Pengalamannya sebagai tentara bayaran dalam ekspedisi Persia, yang diceritakan dalam karyanya yang paling terkenal, "Anabasis," menempatkannya dekat dengan pengaruh politik Sparta dan mengakibatkan pengasingan dari Athena.
Dalam analisis Jaeger (1971) keberhasilan Xenophon dalam mempertahankan posisi dalam literatur klasik Yunani, meskipun dia bukan sosok terkemuka seperti Platon, mencerminkan dua hal penting: kemampuannya dalam menulis yang menarik dan relevan serta kontribusinya dalam memadukan berbagai pengalaman hidupnya ke dalam tulisannya.
"Anabasis," misalnya, bukan hanya sebuah catatan perjalanan militer tetapi juga sebuah karya yang menawarkan pelajaran dalam kepemimpinan, strategi, dan nilai-nilai moral. Pengalaman Xenophon dengan Persia juga mengilhami dirinya untuk menulis "Cyropaedia," sebuah karya yang mencerminkan kekaguman terhadap kebajikan kalokagathia Persia—gambaran pria ideal, yang disandingkan dengan pahlawan Yunani.
Sebagai penulis, Xenophon memiliki kepekaan tajam terhadap kondisi politik dan sosial zamannya. Dia menulis dengan tujuan mendidik, seperti yang terlihat dalam hampir semua karyanya. Hal tersebut bukan sekadar menyesuaikan diri dengan tuntutan zaman, tetapi merupakan ekspresi alami dari karakternya.

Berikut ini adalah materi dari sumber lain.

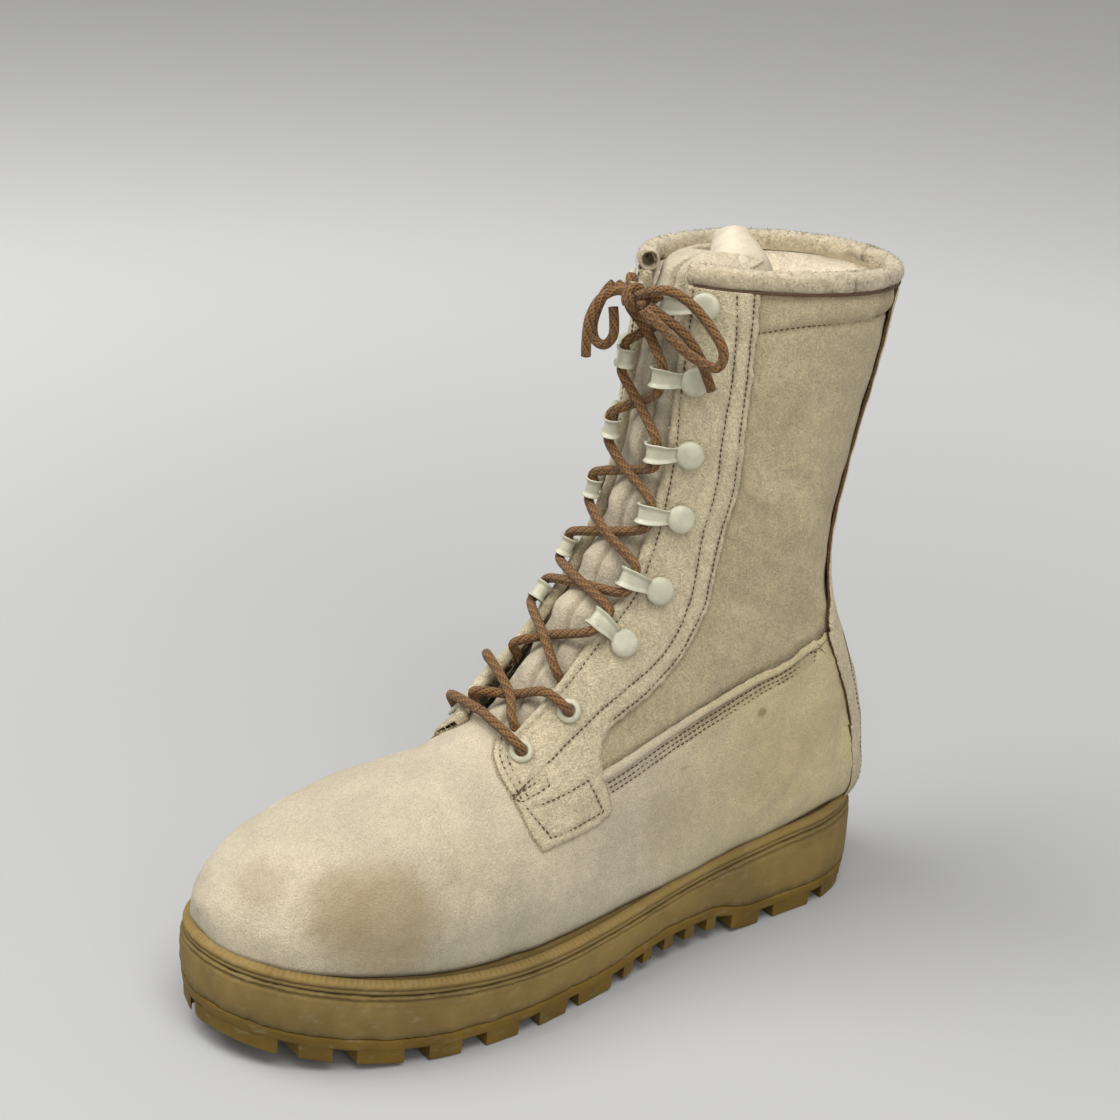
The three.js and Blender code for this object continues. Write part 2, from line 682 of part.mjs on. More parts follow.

Bahkan menurut Jaeger (1971) dalam narasi yang paling mendebarkan, seperti kisah pelarian 10.000 tentara Yunani dalam "Anabasis," Xenophon tidak hanya menceritakan kisah petualangan tetapi juga memberikan contoh bagaimana seseorang harus bersikap dan bertindak dalam situasi-situasi tertentu.
Meskipun begitu, penting dalam melihat Xenophon tidak hanya sebagai seorang penulis yang mencerminkan nilai-nilai masanya tetapi juga sebagai individu yang memiliki pandangan luas dan wawasan mendalam tentang dunia sekitarnya.
Pengalamannya dengan bangsa-bangsa asing, seperti Persia, memberi perspektif lebih luas tentang kebajikan manusia dan pendidikan (paideia). Xenophon menyadari bahwa kebudayaan dan kebajikan tertinggi bukanlah milik eksklusif bangsa Yunani, tetapi bisa ditemukan di mana saja, dalam bentuk langka dan mulia.
Dalam Oeconomicus, Xenophon (dalam Jaeger, 1971) memberikan pandangan mendalam tentang konsep paideia (pendidikan) dalam konteks pertanian, menekankan bahwa kesuksesan dalam bertani tidak hanya bergantung pada pengetahuan teknis, tetapi juga pada pendidikan yang tepat bagi seluruh anggota rumah tangga, termasuk petani, istri, dan para pekerja.